> _PROVIDED ENTRIES_
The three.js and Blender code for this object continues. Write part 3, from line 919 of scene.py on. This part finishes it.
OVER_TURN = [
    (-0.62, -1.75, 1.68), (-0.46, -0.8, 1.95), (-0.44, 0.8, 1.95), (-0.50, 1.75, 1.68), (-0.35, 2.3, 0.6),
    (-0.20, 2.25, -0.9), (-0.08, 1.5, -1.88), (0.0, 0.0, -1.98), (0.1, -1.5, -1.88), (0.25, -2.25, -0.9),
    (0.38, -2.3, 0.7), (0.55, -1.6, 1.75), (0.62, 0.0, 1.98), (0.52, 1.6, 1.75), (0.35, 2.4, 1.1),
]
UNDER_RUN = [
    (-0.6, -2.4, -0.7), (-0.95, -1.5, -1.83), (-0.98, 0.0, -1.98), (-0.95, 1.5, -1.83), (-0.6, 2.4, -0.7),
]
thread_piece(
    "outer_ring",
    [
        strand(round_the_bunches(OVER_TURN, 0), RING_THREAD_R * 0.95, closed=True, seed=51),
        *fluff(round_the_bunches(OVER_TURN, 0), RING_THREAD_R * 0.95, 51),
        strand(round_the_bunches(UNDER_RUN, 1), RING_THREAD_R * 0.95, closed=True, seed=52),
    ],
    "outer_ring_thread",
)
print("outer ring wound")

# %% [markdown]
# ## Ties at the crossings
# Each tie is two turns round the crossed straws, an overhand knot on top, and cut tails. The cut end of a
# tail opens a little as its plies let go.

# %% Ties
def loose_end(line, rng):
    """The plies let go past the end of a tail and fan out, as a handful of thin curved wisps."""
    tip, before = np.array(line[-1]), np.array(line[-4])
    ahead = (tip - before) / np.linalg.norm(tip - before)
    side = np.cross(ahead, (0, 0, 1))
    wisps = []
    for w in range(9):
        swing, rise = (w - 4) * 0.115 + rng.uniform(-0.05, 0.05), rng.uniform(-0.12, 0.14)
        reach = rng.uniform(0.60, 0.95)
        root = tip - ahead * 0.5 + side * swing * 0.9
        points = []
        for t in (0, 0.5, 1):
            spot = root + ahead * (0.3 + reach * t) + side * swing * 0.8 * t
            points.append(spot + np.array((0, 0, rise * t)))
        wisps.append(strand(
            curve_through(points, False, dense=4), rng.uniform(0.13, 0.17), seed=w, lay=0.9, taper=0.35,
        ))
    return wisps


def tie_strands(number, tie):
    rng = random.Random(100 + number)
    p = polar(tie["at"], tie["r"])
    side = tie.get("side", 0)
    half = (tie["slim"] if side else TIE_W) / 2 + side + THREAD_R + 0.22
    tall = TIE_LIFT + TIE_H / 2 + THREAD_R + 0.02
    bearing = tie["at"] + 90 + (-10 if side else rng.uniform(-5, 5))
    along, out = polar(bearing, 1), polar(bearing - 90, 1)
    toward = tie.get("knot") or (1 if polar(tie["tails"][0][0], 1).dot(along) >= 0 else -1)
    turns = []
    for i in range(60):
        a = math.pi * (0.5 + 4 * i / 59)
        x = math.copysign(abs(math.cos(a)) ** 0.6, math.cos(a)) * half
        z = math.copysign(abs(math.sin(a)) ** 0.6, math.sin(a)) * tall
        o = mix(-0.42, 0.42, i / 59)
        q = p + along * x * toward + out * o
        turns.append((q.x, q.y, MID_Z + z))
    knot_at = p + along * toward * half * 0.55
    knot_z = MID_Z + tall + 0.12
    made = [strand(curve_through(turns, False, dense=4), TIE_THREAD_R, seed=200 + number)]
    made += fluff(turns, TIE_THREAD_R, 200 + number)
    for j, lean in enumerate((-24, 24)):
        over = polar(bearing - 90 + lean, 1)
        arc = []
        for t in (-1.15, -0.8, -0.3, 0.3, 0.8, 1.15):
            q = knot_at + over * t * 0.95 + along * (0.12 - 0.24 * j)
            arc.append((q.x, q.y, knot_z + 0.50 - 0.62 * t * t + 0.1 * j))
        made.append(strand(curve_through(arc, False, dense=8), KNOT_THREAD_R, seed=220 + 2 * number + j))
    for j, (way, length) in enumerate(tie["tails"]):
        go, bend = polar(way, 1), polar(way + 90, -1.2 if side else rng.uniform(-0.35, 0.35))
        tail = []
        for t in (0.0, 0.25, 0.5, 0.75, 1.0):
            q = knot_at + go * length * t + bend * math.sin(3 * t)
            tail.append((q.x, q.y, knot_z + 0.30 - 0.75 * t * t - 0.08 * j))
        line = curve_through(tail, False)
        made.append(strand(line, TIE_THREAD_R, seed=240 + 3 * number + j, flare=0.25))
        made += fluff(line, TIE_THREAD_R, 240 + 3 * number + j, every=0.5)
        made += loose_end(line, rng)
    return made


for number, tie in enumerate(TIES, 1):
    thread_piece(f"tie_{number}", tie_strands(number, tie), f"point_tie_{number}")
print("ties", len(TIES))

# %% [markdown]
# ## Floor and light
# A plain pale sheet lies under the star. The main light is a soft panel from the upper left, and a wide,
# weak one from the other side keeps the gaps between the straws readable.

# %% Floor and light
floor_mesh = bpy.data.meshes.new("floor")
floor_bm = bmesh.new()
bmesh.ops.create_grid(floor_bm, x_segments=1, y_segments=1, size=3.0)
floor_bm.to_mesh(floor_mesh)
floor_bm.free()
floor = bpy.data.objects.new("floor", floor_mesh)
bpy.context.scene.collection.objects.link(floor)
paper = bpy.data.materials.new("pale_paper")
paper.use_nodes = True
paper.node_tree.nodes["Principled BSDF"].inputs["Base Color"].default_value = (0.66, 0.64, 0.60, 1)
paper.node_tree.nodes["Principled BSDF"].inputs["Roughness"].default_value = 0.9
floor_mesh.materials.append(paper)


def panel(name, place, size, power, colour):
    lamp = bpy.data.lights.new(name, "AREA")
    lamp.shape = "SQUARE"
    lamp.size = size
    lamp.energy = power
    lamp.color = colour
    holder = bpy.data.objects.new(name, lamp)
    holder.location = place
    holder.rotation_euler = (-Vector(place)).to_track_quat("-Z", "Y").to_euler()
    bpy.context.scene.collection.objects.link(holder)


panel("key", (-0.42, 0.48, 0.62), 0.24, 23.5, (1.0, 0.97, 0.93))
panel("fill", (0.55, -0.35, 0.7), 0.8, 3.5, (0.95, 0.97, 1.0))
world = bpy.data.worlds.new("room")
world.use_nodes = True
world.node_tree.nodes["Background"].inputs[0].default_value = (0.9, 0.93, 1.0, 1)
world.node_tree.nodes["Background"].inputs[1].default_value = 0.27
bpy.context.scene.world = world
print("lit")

---

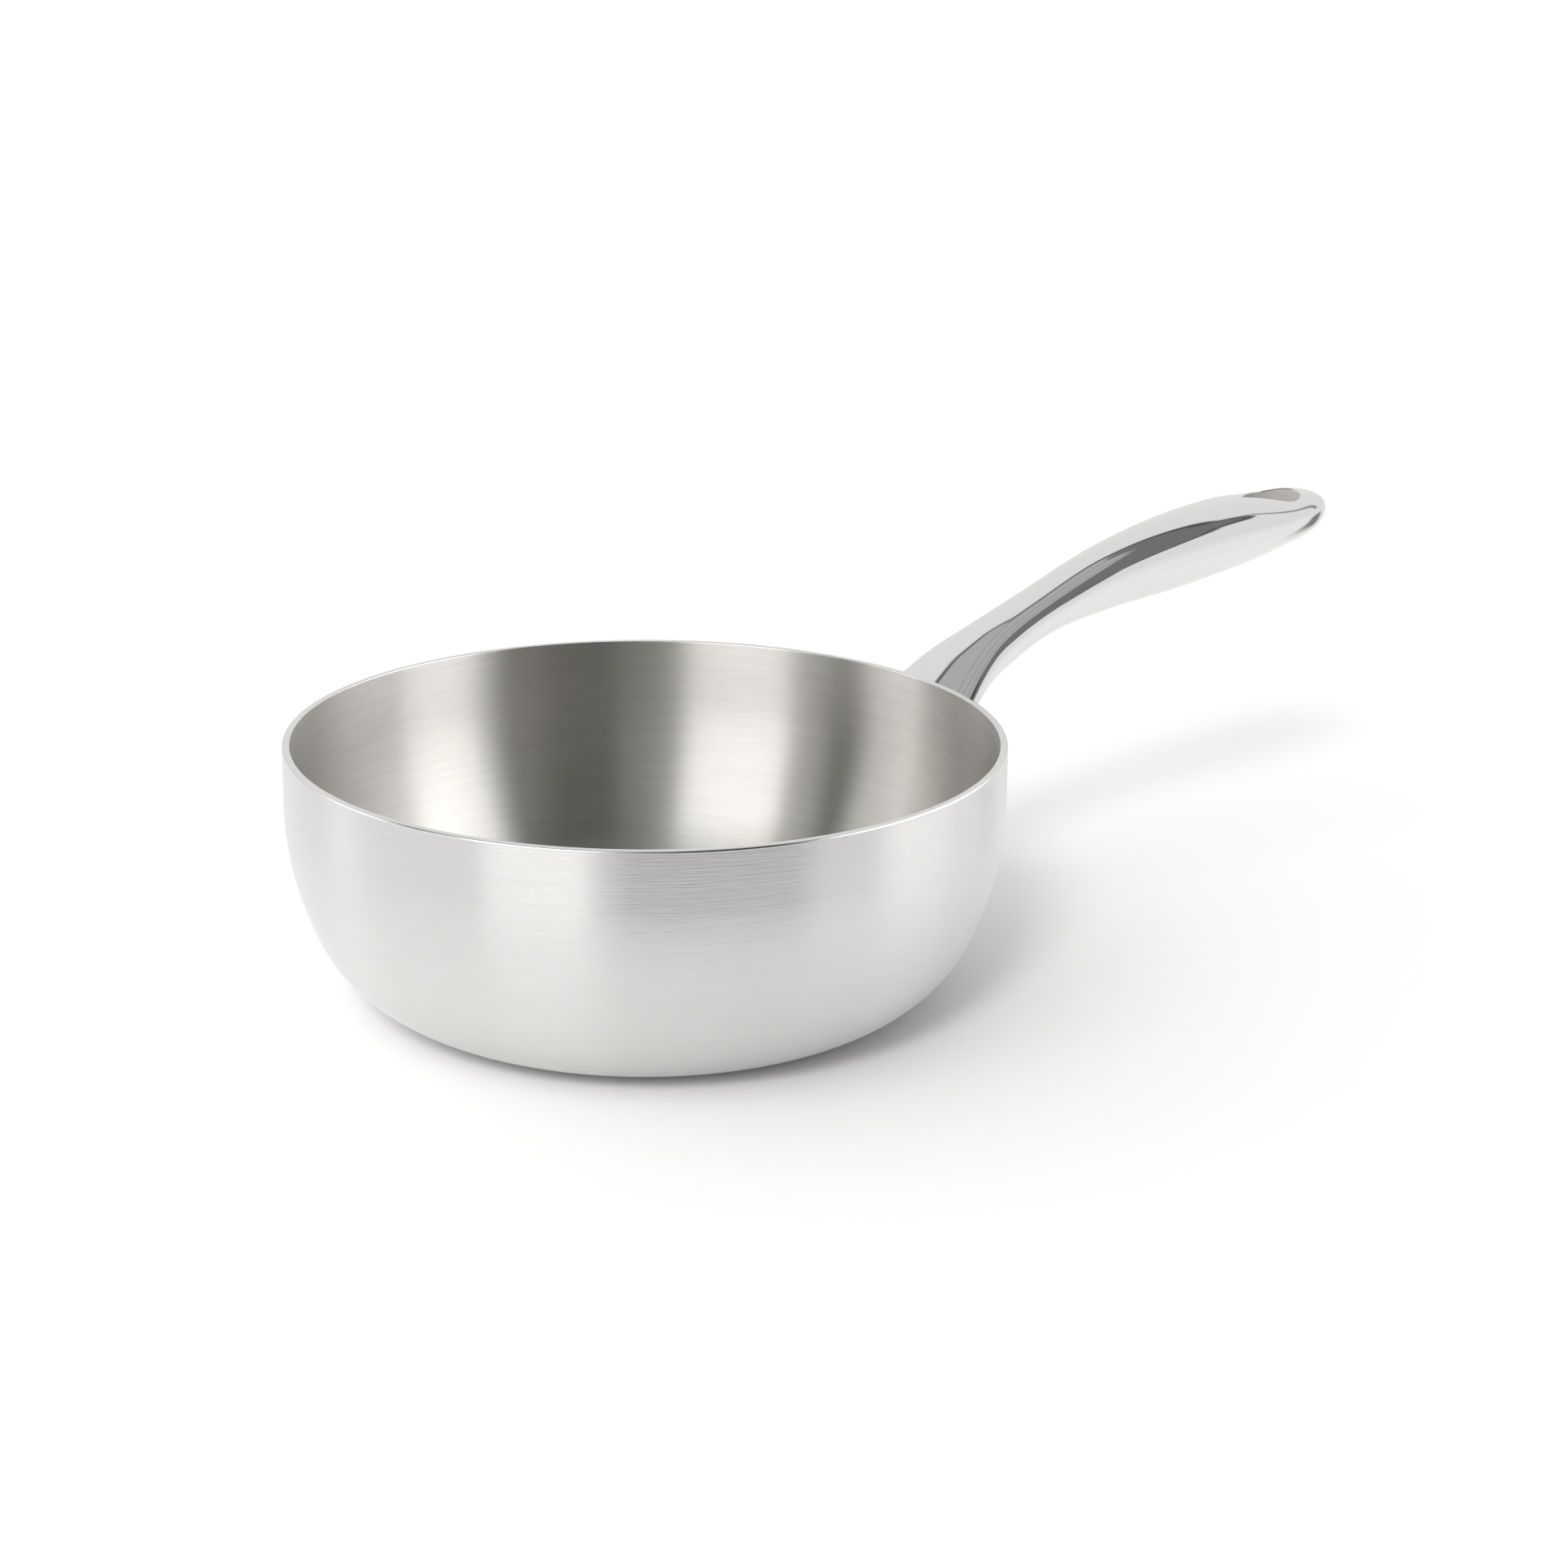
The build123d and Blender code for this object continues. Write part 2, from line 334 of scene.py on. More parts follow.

> _WHAT YOU WILL DO_
Show every line of the records above that contains the word "part".

> _COMPLETE OUTPUT_
The three.js and Blender code for this object continues. Write part 3, from line 919 of scene.py on. This part finishes it.
The build123d and Blender code for this object continues. Write part 2, from line 334 of scene.py on. More parts follow.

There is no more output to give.